[Scripts that build objects]
————

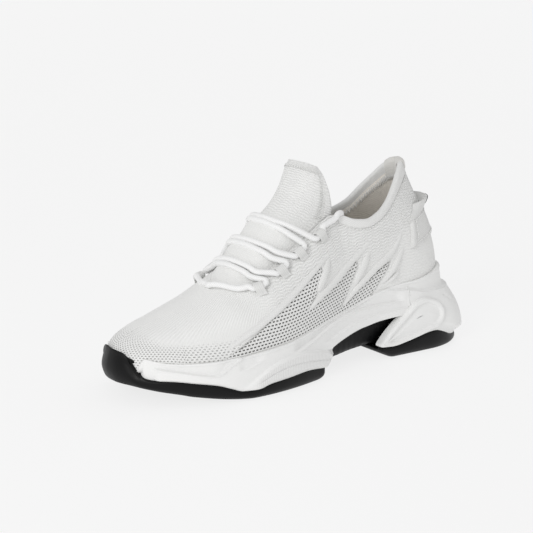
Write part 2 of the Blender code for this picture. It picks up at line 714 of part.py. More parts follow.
def collar_cap():
    """Smooth lining patch folded over the top of the heel tab."""
    inside = [(0.86, 8.2), (0.945, 8.2), (0.99, 5.4), (1.012, 3.4), (1.02, 1.3), (1.012, -0.9), (0.99, -1.25),
              (0.962, -1.0)]
    outside = [(0.86, 9.0), (0.95, 9.0), (1.0, 6.1), (1.026, 3.8), (1.034, 1.3), (1.024, -1.5), (0.992, -2.1),
               (0.96, -1.8)]
    path = round_heel(-147)
    return grid_shell("collar_cap", [[upper_at(s, side, v, d) for v, d in inside] for s, side in path],
                      [[upper_at(s, side, v, d) for v, d in outside] for s, side in path],
                      ("smooth_lining", (0.8, 0.79, 0.77, 1), 0.5))


def loop_frame(number, side):
    """Middle, inward, up-the-shoe and outward directions of a lace loop."""
    s, v = LOOPS[side][number]
    middle = upper_point(s, side, v)
    normal = upper_normal(s, side, v)
    along = (upper_point(s - 3, side, v) - upper_point(s + 3, side, v)).normalized()
    across = normal.cross(along).normalized()
    ridge = upper_point(s, side, min(v + 0.05, 1.0)) - middle
    if across.dot(ridge) < 0:
        across = -across
    return middle, across, along, normal


def lace_loop(number, side):
    """Webbing loop for the lace: a small tunnel with a flat stitched tail."""
    name = "lace_loop_%s_%d" % ("lateral" if side > 0 else "medial", number + 1)
    middle, across, along, normal = loop_frame(number, side)
    outer = [(-7.2, 0.35), (-7.2, 1.5), (-4.4, 1.9), (-2.9, 3.8), (-1.5, 5.4), (0.3, 6.0), (2.2, 5.4),
             (3.2, 3.8), (3.2, 1.8), (2.3, 0.35)]
    inner = [(-2.1, 0.95), (-2.35, 1.3), (-2.5, 2.2), (-2.2, 3.7), (-1.2, 4.9), (0.2, 5.35), (1.6, 4.9),
             (2.5, 3.6), (2.55, 2.0), (1.9, 0.95)]
    bm = bmesh.new()
    rows = []
    for ring, end in ((outer, -0.5), (outer, 0.5), (inner, 0.5), (inner, -0.5)):
        points = []
        for a, h in ring:
            skew = 0.25 * a if a < -2.6 else 0.0
            points.append(middle + across * a + normal * h + along * (end * LOOP_WIDTH + skew))
        rows.append(add_row(bm, points))
    skin(bm, rows + [rows[0]], closed=True)
    return finish(name, bm, ("white_webbing", WHITE_KNIT, 0.75), smooth_shade=False)


def evenly(points, spacing):
    """Smooth line through the points, sampled at an even spacing."""
    dense = []
    last = len(points) - 1
    for i in range(last):
        a, b, c, d = (points[min(max(i + k, 0), last)] for k in (-1, 0, 1, 2))
        for n in range(10):
            t = n / 10
            dense.append((b * 2 + (c - a) * t + (a * 2 - b * 5 + c * 4 - d) * t * t
                          + (b * 3 - a - c * 3 + d) * t ** 3) / 2)
    dense.append(points[last])
    total = sum((q - p).length for p, q in zip(dense, dense[1:]))
    gap = total / round(total / spacing)
    out = [dense[0]]
    run = 0.0
    for p, q in zip(dense, dense[1:]):
        run += (q - p).length
        if run >= gap * len(out) - 0.001:
            out.append(q)
    return out


def lace_path():
    """Lace route: from its sewn end in the first medial loop to its end inside the collar."""
    def through(number, side, forward):
        middle, across, along, normal = loop_frame(number, side)
        centre = middle + normal * LACE_HEIGHT + across * 0.1
        bend = across * 1.5 + normal * 0.35
        ends = [centre - along * 7.0 + bend, centre - along * 4.0, centre, centre + along * 4.0,
                centre + along * 7.0 + bend]
        return ends if forward else ends[::-1]

    def row(number, to_lateral):
        middle, medial, lateral = LACE_ROWS[number]
        out = []
        for w in (-0.66, -0.45, -0.2, 0.05, 0.3, 0.5, 0.68):
            step = table([(-0.8, medial), (0, middle), (0.8, lateral)], w)[0]
            lift = mix(0.7, 3.1, smooth(abs(w), 0.3, 0.65))
            if number == 0:
                lift = mix(3.2, 6.0, smooth(abs(w), 0.1, 0.6))
            out.append(tongue_point(step, w, -(LACE_RADIUS + lift)))
        return out if to_lateral else out[::-1]

    points = through(0, -1, False)[2:]
    points += row(0, True)
    points += through(0, 1, True)
    points += row(1, False) + through(1, -1, True) + row(2, True)
    points += through(1, 1, True)
    points += row(3, False) + through(2, -1, True) + row(4, True)
    points += through(2, 1, True)
    points += row(5, False) + through(3, -1, True) + row(6, True)
    points += through(3, 1, True)
    points.append(upper_at(-23.0, 1, 0.955, -3.4))
    points.append(upper_at(-27.0, 1, 1.012, -2.6))
    points.append(upper_at(-30.0, 1, 1.045, 1.4))
    points.append(upper_at(-31.5, 1, 1.0, 5.4))
    return evenly(points, 5.6)


def lace():
    """Round elastic cord, held all the way."""
    curve = bpy.data.curves.new("lace", "CURVE")
    curve.dimensions = "3D"
    points = lace_path()
    spline = curve.splines.new("POLY")
    spline.points.add(len(points) - 1)
    for target, p in zip(spline.points, points):
        target.co = (*(p * MM), 1)
    curve.bevel_depth = LACE_RADIUS * MM
    curve.bevel_resolution = 2
    curve.use_fill_caps = True
    curve.materials.append(material("white_lace_cord", WHITE_CORD, 0.7))
    made = bpy.data.objects.new("lace", curve)
    bpy.context.scene.collection.objects.link(made)
    return made


def tongue_point(step, w, inward=0.0):
    """Front surface of the tongue: w runs from -1 (medial edge) to 1 (lateral edge)."""
    def front(a, b):
        x, z, ex, ey, ez = table(TONGUE_LINE, a)
        turn = b * math.pi / 2
        full = height(TONGUE_FULL, a)
        share = 1 - max(math.cos(turn), 0.0) ** full
        y = ey * math.copysign(abs(math.sin(turn)) ** full, b)
        return Vector((x + (ex - x) * share, y, z + (ez - z) * share))
    p = front(step, w)
    if not inward:
        return p
    along = front(min(step + 0.05, 11), w) - front(max(step - 0.05, 0), w)
    across = front(step, min(w + 0.02, 1)) - front(step, max(w - 0.02, -1))
    n = across.cross(along).normalized()
    return p - n * inward


def tongue_piece(name, first, last, origin):
    """Padded tongue between two height steps."""
    bm = bmesh.new()
    levels = [mix(first, last, i / 9) for i in range(10)]
    columns = [k / 7 for k in range(-7, 8)]
    grids = []
    for inward in (0.0, TONGUE):
        edge = 1.0 if inward == 0 else 0.97
        grids.append([add_row(bm, [tongue_point(a, w * edge, inward) for w in columns]) for a in levels])
        skin(bm, grids[-1])
    a, b = grids
    skin(bm, [[r[0] for r in a], [r[0] for r in b]])
    skin(bm, [[r[-1] for r in a], [r[-1] for r in b]])
    skin(bm, [a[0], b[0]])
    skin(bm, [a[-1], b[-1]])
    return finish(name, bm, ("white_knit", WHITE_KNIT, 0.85), origin)


def clear_scene():
    for thing in list(bpy.data.objects):
        bpy.data.objects.remove(thing, do_unlink=True)


def build():
    clear_scene()
    rubber_pad("outsole_forefoot", round_shoe(TOE_END, -3.0), GROUND_FORE, EDGE_FORE, True)
    rubber_pad("outsole_heel", round_heel(-61.0), GROUND_HEEL, EDGE_HEEL, False)
    midsole()
    arch_shank()
    board = ("grey_board", GREY_BOARD, 0.9)
    slab("strobel_board", GAP, STROBEL, 2.2, 2.2, board)
    slab("insole", GAP * 2 + STROBEL, INSOLE, 3.4, 5.2, ("pale_foam", PALE_FOAM, 0.9), INSOLE_HINGE)
    vamp()
    quarter(1)
    quarter(-1)
    knit = ("white_knit", WHITE_KNIT, 0.85)
    section_strip("collar_hem", round_heel(-31.0),
                  [(0.962, 0.1), (0.972, -0.5), (0.988, -0.7), (1.0, -0.1), (1.004, 1.3), (0.998, 2.8),
                   (0.984, 3.3), (0.966, 2.6)], knit)
    label = ("lateral", "medial")
    for side in (1, -1):
        for number, place in enumerate(("front", "middle", "rear")):
            rib("rib_%s_%s" % (label[0 if side > 0 else 1], place), side, RIB_LINES[number],
                ("white_rib_knit", WHITE_KNIT, 0.8))
    panel("collar_foam", round_heel(-32), (0.62, 0.955), lambda v: 2.0, 4.0, ("pale_foam", PALE_FOAM, 0.9), 4)
    panel("heel_counter", round_heel(-92), (0.12, 0.585), lambda v: 2.0, 1.2, board, 5)
    panel("heel_lining", round_heel(-58), (0.2, 0.955), lambda v: mix(3.6, 6.4, smooth(v, 0.42, 0.6)), 0.8,
          ("grey_lining", GREY_LINING, 0.85), 7)
    panel("toe_puff", round_shoe(TOE_END, 112), (0.12, 0.72), lambda v: 2.0, 0.9, board, 5)
    heel_patch()
    pull_loop()
    loop_label()
    collar_cap()
    for side in (1, -1):
        for number in range(len(LOOPS[side])):
            lace_loop(number, side)
    lace()
    tongue_piece("tongue_base", 0, HINGE_STEP - 0.05, (0, 0, 0))
    tongue_piece("tongue_top", HINGE_STEP, 11, TONGUE_HINGE)


build()
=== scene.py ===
# Left running shoe: knit upper, sculpted foam sole, rubber pads.
# Lengths are millimetres until a piece is finished.
import math
from functools import lru_cache
import bmesh
import bpy
import numpy as np
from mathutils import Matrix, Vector


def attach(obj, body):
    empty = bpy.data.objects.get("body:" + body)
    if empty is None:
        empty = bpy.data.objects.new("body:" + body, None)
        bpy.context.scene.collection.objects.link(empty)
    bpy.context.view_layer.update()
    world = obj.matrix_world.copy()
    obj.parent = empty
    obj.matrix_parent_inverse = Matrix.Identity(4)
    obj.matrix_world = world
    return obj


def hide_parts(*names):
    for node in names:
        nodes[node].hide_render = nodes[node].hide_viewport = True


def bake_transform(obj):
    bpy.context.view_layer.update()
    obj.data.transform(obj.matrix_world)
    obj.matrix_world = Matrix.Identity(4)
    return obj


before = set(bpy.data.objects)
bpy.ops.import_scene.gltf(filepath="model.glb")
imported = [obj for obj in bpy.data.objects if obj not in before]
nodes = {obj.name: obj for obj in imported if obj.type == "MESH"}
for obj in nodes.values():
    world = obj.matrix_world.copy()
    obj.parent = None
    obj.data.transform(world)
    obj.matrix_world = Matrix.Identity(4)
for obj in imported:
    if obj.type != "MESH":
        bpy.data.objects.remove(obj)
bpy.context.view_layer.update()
mm = 0.001
print("frame loaded")

# outlines and heights of the last by station
# a station is x along the sides, and runs on round the toe to 170 and round the heel to -170
lastShape = {
    "toeEnd": 170.0, "heelEnd": -170.0, "toeBend": 105.0, "heelBend": -110.0,
    "soleLateral": [(142.8, -6), (141.6, 3.5), (136.8, 13), (128.6, 22.5), (115.6, 32), (100, 41),
                    (80, 48.7), (60, 52.2), (40, 52.6), (20, 50.3), (0, 46), (-20, 41.2), (-40, 38),
                    (-60, 36.5), (-80, 37), (-100, 38), (-118, 38), (-134.5, 32.5), (-148, 19.5),
                    (-154, 0)],
    "soleMedial": [(142.8, -6), (140.8, -16), (134.6, -27), (124.4, -37.5), (109.5, -45.8), (92, -51),
                   (70, -52), (48, -49), (28, -43.5), (8, -38.5), (-12, -36), (-34, -35.5), (-56, -36.5),
                   (-78, -38), (-100, -38.5), (-118, -37.5), (-134.5, -32), (-148, -19), (-154, 0)],
    "upperLateral": [(139.5, -6), (138, 3), (133.5, 12), (125, 21), (113, 29), (97, 37), (79, 43.8),
                     (60, 47.3), (40, 47.8), (20, 45.6), (0, 41.2), (-20, 36.5), (-40, 33.2), (-60, 31.8),
                     (-80, 32.2), (-98, 32.4), (-112, 29.5), (-123, 22.5), (-130.5, 12), (-133, 0)],
    "upperMedial": [(139.5, -6), (137.5, -15), (132, -24.5), (121, -34), (107, -41.5), (90, -46), (70, -47),
                    (48, -44.2), (28, -38.8), (8, -33.8), (-12, -31.3), (-34, -30.8), (-56, -31.8),
                    (-78, -33), (-98, -32.8), (-112, -29.5), (-123, -22), (-130.5, -11.5), (-133, 0)],
}
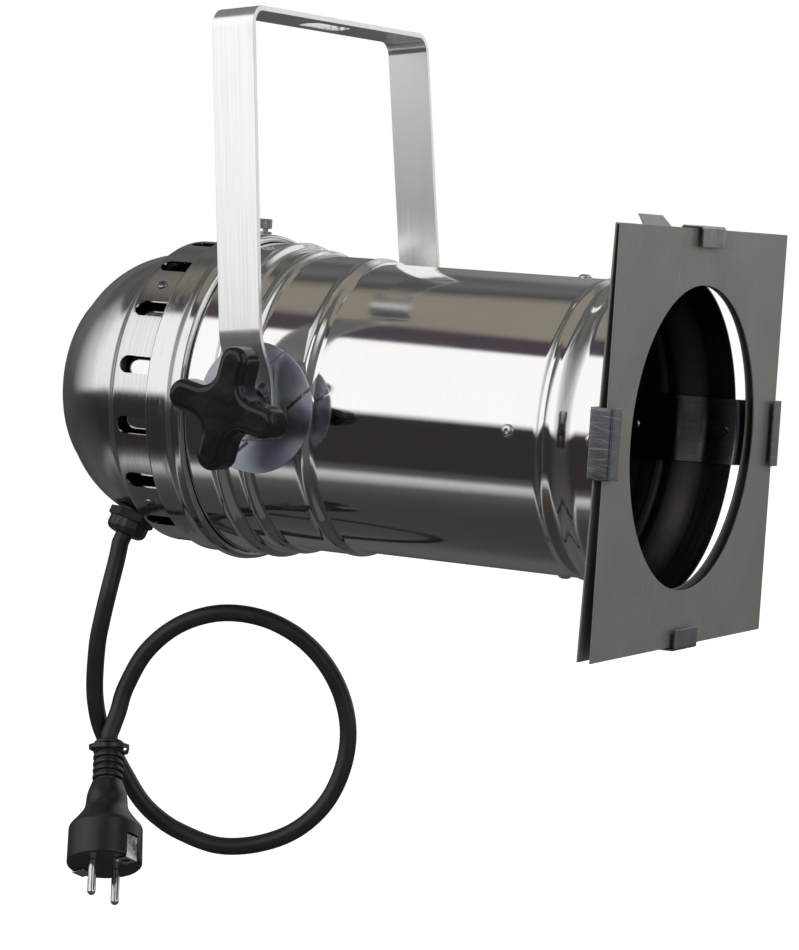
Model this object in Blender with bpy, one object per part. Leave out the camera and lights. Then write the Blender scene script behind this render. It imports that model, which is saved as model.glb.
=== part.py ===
"""A spun aluminium par can with its yoke, sealed-beam lamp, colour frame and mains lead.

Frame: origin on the middle of the yoke's top face, +Z up, +X the way the can points.
The can hangs in the yoke on an axis along Y and is tipped a little nose down. Its own
pieces are drawn along the can axis, with x = 0 at the pivot, and parented to can_axis.
The right side of the lantern is -Y, the left side is +Y. Lengths are in metres.
"""

import math

import bmesh
import bpy
from mathutils import Matrix, Vector

MM = 0.001

# General
GAP = 0.3 * MM
CAN_TILT = math.radians(6.58)
SHELL_SEGMENTS = 36
INNER_SEGMENTS = 24
SMALL_SEGMENTS = 12
FACET = math.cos(math.pi / SHELL_SEGMENTS)

# Yoke, a bent flat strip
YOKE_DROP = 218 * MM
YOKE_WIDTH = 26 * MM
YOKE_THICKNESS = 3 * MM
YOKE_TOP_HALF = 100.5 * MM
YOKE_WAIST_HALF = 106 * MM
YOKE_BEND_RADIUS = 11 * MM
JOGGLE_TOP = 36 * MM
JOGGLE_FOOT = 16 * MM
FOOT_BELOW_PIVOT = 17.5 * MM
HANG_SLOT_WIDTH = 13 * MM
HANG_SLOT_LENGTH = 45 * MM
FOOT_HOLE_RADIUS = 3.8 * MM
FOOT_HOLE_FORWARD = 7.5 * MM
FOOT_HOLE_UP = 9.4 * MM

# Barrel, spun from sheet
BARREL_WALL = 0.9 * MM
SPIGOT_RADIUS = 89.6 * MM
STEP_RADIUS = 86.4 * MM
BELT_RADIUS = 84.2 * MM
NOSE_RADIUS = 82 * MM
RIM_RADIUS = 88.5 * MM
SPIGOT_REAR = -61.5 * MM
SEAT_BEAD_X = -28 * MM
SEAT_BEAD_HALF = 3.5 * MM
SEAT_BEAD_RISE = 1.4 * MM
BELT_BEAD_X = -12.7 * MM
BELT_BEAD_HALF = 3.2 * MM
BELT_BEAD_RISE = 1.0 * MM
BELT_FRONT = 20.5 * MM
BELT_RIDGE_X = 24.4 * MM
BELT_RIDGE_RISE = 1.0 * MM
NOSE_REAR = 29 * MM
NOSE_BEAD_X = 169 * MM
NOSE_BEAD_HALF = 3.5 * MM
NOSE_BEAD_RISE = 1.6 * MM
FLARE_REAR = 173 * MM
FLARE_FRONT = 192 * MM
RIM_X = 207.2 * MM
FLARE_STEPS = 3

# Ring that couples the rear housing to the barrel
RING_WALL = 0.8 * MM
RING_FIT = 0.6 * MM
RING_REAR = -72.7 * MM
RING_BAND_FRONT = -58.2 * MM
RING_BEAD_RISE = 3 * MM
RING_BEAD_LENGTH = 9 * MM
RING_FRONT = -47.4 * MM

# Rear cap
CAP_WALL = 1.2 * MM
CAP_END = -156.5 * MM
CAP_DISC_RADIUS = 46 * MM
CAP_CORNER_RADIUS = 13 * MM
DOME_X = -104.3 * MM
DOME_OFFSET = 22.1 * MM
DOME_RADIUS = 57.4 * MM
SHOULDER_REAR = -105 * MM
SHOULDER_FRONT = -95.5 * MM
CAP_BAND_RADIUS = 87.5 * MM
VENT_COUNT = 16
VENT_WIDTH = 10 * MM
VENT_REAR = -94 * MM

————

> Exercise goal
Restate word for word only the lines running from the beginning of the data to the line holding "return middle, across, along, normal", both included.

> Solution for this problem
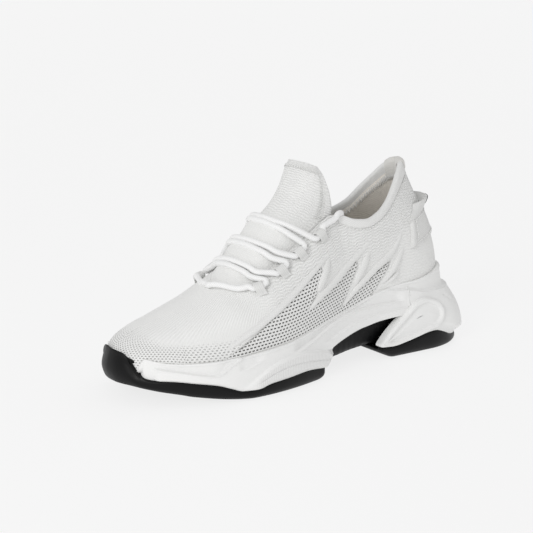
Write part 2 of the Blender code for this picture. It picks up at line 714 of part.py. More parts follow.
def collar_cap():
    """Smooth lining patch folded over the top of the heel tab."""
    inside = [(0.86, 8.2), (0.945, 8.2), (0.99, 5.4), (1.012, 3.4), (1.02, 1.3), (1.012, -0.9), (0.99, -1.25),
              (0.962, -1.0)]
    outside = [(0.86, 9.0), (0.95, 9.0), (1.0, 6.1), (1.026, 3.8), (1.034, 1.3), (1.024, -1.5), (0.992, -2.1),
               (0.96, -1.8)]
    path = round_heel(-147)
    return grid_shell("collar_cap", [[upper_at(s, side, v, d) for v, d in inside] for s, side in path],
                      [[upper_at(s, side, v, d) for v, d in outside] for s, side in path],
                      ("smooth_lining", (0.8, 0.79, 0.77, 1), 0.5))


def loop_frame(number, side):
    """Middle, inward, up-the-shoe and outward directions of a lace loop."""
    s, v = LOOPS[side][number]
    middle = upper_point(s, side, v)
    normal = upper_normal(s, side, v)
    along = (upper_point(s - 3, side, v) - upper_point(s + 3, side, v)).normalized()
    across = normal.cross(along).normalized()
    ridge = upper_point(s, side, min(v + 0.05, 1.0)) - middle
    if across.dot(ridge) < 0:
        across = -across
    return middle, across, along, normal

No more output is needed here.